___ RECORDS FOR THIS EXERCISE

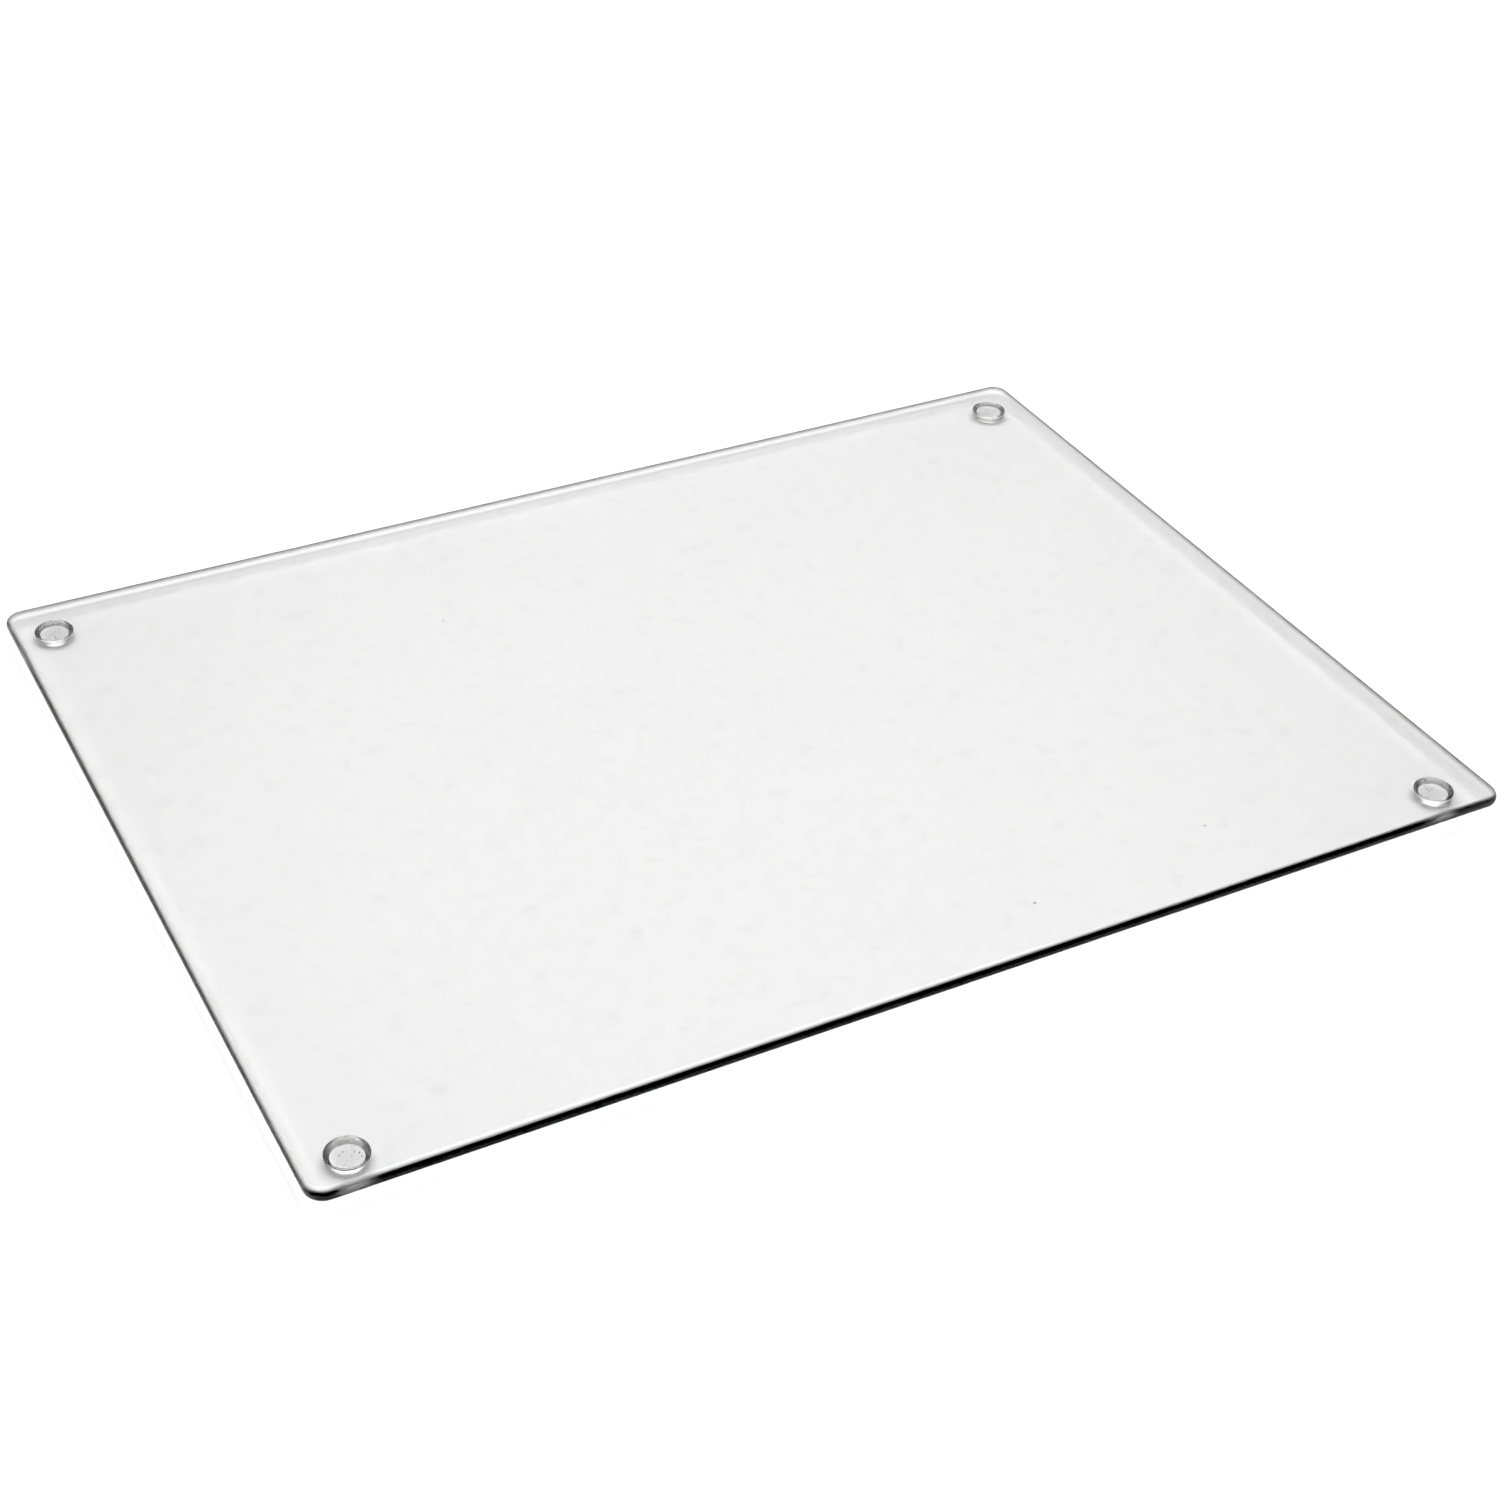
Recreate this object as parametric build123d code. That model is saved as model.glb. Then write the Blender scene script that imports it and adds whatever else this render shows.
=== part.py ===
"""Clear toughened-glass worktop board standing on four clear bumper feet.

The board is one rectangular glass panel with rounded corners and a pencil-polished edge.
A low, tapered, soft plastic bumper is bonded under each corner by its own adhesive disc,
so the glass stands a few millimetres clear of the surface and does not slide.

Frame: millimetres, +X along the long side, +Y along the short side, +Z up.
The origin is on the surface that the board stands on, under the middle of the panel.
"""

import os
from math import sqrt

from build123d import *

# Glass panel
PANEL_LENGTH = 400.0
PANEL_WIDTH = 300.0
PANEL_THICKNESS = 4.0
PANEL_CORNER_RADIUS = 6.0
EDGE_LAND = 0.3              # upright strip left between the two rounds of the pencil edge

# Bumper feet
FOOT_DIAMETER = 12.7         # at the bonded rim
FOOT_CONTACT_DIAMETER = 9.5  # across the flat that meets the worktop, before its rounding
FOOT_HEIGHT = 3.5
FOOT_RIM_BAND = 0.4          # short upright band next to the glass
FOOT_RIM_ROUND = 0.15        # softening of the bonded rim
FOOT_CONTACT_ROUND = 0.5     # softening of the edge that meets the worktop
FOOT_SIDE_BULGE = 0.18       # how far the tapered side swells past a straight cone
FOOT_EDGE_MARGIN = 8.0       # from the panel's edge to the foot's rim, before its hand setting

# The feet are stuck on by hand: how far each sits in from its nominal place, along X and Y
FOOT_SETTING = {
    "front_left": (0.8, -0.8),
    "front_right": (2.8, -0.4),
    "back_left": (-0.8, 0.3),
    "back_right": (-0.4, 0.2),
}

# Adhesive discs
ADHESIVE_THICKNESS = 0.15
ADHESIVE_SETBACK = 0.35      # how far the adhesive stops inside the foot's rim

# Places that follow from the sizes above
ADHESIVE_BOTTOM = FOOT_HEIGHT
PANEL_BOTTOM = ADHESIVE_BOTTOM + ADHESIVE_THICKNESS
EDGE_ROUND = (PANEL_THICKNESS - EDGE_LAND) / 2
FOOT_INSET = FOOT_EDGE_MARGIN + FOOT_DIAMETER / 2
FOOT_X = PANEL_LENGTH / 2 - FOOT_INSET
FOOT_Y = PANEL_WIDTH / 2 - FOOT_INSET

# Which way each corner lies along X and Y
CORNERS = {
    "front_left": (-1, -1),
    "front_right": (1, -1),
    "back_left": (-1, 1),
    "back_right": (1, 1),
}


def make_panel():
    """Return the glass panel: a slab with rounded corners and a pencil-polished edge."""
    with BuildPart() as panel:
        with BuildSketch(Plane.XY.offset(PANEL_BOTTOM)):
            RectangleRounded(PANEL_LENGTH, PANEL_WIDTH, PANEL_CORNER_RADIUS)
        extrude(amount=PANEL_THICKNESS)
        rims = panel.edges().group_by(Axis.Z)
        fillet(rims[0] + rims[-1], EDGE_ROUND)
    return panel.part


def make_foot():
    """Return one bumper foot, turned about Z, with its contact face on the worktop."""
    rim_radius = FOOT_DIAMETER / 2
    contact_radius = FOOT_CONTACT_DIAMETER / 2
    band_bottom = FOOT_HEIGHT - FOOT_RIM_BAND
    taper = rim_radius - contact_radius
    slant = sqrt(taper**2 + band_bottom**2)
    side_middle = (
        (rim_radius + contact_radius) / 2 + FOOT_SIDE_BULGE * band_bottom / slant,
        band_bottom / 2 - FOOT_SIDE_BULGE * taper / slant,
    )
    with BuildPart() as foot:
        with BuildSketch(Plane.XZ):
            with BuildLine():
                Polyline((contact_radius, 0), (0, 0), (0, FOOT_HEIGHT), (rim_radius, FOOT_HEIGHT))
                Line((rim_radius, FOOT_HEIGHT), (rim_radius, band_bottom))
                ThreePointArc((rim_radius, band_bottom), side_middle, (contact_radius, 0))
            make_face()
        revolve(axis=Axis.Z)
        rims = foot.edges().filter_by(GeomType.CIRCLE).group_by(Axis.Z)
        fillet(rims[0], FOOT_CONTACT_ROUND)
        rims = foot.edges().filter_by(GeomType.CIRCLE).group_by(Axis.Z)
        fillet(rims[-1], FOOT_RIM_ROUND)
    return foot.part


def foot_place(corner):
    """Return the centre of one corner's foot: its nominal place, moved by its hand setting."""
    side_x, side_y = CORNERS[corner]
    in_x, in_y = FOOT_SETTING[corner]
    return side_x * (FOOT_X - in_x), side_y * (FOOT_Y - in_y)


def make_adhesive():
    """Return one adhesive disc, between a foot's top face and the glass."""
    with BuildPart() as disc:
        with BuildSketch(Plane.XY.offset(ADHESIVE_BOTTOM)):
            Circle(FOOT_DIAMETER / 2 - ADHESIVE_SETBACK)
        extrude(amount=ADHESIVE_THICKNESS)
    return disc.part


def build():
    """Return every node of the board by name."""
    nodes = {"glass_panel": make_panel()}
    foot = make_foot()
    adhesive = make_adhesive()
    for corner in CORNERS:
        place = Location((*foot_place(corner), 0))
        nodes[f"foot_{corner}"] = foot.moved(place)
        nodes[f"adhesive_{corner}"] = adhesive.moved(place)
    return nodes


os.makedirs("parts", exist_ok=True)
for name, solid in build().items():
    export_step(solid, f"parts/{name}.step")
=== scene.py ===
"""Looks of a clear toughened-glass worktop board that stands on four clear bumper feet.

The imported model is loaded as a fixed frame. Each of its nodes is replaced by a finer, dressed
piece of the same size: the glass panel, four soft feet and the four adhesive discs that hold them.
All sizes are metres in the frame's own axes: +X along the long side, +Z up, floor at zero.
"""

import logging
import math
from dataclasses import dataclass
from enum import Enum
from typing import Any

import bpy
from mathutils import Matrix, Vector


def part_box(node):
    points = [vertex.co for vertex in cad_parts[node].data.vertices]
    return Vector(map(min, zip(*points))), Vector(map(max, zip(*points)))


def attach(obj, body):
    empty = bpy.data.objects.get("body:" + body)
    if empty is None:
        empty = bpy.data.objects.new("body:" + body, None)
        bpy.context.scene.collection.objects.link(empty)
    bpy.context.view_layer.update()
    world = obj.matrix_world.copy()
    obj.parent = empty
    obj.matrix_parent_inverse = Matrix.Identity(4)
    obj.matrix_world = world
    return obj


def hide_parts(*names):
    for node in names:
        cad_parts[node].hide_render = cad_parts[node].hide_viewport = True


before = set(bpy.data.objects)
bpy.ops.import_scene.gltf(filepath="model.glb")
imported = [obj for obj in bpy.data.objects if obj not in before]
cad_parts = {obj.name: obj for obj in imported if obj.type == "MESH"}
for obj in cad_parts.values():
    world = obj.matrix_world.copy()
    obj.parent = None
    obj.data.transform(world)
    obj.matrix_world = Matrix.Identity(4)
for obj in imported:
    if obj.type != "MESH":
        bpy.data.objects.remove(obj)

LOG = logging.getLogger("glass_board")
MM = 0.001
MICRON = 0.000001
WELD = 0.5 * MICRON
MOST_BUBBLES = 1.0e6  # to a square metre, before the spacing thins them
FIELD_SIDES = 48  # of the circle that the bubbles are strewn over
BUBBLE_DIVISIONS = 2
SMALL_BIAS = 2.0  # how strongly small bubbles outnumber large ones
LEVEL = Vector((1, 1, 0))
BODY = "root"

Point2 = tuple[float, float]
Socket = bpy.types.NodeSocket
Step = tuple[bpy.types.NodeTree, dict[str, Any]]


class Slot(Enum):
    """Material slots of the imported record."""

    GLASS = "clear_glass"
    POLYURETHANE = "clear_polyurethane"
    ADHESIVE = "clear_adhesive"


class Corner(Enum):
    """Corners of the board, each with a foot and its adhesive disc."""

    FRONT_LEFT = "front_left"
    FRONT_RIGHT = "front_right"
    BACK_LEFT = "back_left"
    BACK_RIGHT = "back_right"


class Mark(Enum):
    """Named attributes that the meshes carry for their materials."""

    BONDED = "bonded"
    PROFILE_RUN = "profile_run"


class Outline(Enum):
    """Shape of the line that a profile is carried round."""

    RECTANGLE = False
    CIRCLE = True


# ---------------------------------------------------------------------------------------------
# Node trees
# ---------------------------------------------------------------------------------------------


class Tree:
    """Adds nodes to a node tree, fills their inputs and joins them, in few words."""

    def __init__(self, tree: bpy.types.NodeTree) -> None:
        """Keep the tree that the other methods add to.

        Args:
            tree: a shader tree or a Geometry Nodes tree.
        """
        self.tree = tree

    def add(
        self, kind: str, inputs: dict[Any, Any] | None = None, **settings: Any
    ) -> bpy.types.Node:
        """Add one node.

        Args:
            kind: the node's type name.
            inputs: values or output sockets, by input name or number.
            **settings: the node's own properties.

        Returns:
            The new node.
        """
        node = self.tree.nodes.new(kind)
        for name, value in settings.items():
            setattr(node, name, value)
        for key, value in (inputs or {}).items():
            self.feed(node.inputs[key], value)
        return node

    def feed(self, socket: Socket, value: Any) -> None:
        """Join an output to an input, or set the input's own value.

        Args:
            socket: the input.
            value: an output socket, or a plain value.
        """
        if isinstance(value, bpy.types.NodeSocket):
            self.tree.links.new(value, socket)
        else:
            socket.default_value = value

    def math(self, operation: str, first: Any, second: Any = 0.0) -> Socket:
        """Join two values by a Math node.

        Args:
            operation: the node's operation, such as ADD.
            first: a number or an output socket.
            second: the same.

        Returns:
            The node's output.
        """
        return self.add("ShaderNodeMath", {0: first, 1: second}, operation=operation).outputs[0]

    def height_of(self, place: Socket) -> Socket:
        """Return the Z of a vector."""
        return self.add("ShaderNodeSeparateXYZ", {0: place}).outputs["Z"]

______
___ RECORDS FOR THIS EXERCISE

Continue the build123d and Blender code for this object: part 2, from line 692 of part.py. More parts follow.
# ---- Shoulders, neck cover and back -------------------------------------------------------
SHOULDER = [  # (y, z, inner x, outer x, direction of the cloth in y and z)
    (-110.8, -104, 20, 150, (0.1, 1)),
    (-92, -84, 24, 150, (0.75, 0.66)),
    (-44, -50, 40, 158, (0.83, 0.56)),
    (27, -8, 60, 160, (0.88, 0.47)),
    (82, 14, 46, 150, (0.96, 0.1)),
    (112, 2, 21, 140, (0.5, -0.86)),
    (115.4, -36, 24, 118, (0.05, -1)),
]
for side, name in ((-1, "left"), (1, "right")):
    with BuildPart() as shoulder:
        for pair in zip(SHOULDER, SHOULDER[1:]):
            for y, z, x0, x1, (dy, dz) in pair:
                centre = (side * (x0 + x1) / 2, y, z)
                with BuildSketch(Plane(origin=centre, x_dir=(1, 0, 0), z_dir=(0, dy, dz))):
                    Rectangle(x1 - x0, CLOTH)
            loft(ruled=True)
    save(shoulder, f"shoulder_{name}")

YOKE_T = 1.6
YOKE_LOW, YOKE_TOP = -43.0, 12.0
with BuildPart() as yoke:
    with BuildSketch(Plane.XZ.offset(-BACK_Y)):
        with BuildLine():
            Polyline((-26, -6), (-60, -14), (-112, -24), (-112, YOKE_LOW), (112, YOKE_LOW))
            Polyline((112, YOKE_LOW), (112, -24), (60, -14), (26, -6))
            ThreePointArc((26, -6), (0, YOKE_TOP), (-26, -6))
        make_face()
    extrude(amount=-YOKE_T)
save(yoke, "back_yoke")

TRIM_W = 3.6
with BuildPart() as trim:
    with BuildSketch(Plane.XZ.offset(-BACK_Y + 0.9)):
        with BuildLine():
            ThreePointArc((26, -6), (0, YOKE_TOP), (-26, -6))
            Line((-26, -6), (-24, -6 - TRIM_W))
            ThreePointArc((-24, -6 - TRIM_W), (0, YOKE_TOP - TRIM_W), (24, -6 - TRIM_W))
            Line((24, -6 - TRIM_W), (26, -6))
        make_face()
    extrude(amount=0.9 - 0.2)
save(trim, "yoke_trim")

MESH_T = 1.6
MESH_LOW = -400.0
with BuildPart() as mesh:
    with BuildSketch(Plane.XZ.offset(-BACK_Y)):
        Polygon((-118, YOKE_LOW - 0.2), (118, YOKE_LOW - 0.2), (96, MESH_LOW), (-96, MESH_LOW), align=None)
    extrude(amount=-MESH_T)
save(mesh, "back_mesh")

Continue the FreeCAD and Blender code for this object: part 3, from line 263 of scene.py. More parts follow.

______

• TASK INSTRUCTIONS
Give back exactly the lines from the line that has "Recreate this object" to the line that has "from build123d import *", both included, and leave out all others.

• COMPLETED TASK
Recreate this object as parametric build123d code. That model is saved as model.glb. Then write the Blender scene script that imports it and adds whatever else this render shows.
=== part.py ===
"""Clear toughened-glass worktop board standing on four clear bumper feet.

The board is one rectangular glass panel with rounded corners and a pencil-polished edge.
A low, tapered, soft plastic bumper is bonded under each corner by its own adhesive disc,
so the glass stands a few millimetres clear of the surface and does not slide.

Frame: millimetres, +X along the long side, +Y along the short side, +Z up.
The origin is on the surface that the board stands on, under the middle of the panel.
"""

import os
from math import sqrt

from build123d import *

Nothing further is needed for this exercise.